NYC parade honoring Lafayette was one of many across the new nation



We are Here


Almost a century after the Marquis toasted the power of the nation he helped to create, Charles E. Stanton, the nephew of Lincoln's Secretary of War, Edwin Stanton, took the Marquis's vision seriously. Stanton, a career Army officer, arrived in France as an aide to General John J. Pershing during World War I. They were on a confidential mission to begin planning for the arrival and training of the American Expeditionary Force. After three years of watching from the sidelines, America declared war on the German Empire and its allies.



President Wilson asked Congress to declare war
on Imperial Germany in April 1917


On July 4, 1917, Stanton, as a member of John J. Pershing's staff, visited the tomb of La Fayette and said, "Lafayette, we are here!" to honor the nobleman's assistance during the Revolutionary War and to assure the French people that the people of the United States would aid them in World War I. Stanton’s remarks were initially attributed to Pershing because the press was under a strict censorship policy that prohibited printing the name and location of any U.S. soldier in Europe, with the sole exception being General Pershing.
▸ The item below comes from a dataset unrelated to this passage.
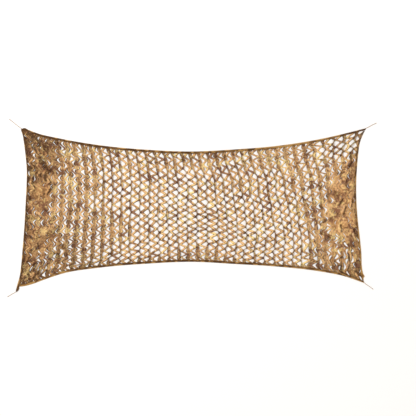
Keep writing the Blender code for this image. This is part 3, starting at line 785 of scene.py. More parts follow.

Charles Stanton is third from the left in the photo
Pershing is at the forefront facing

The Prediction


Lafayette's toast predicting his adopted land's saving the world is more than a polite acknowledgment. By the early 19th century, the growth and potential power of the new nation were widely recognized. Lafayette's devotion to the country's fundamental goodness and its possibilities gave him every reason to make such a bold statement. As it turned out, his faith in his adopted country was more than a wise gamble.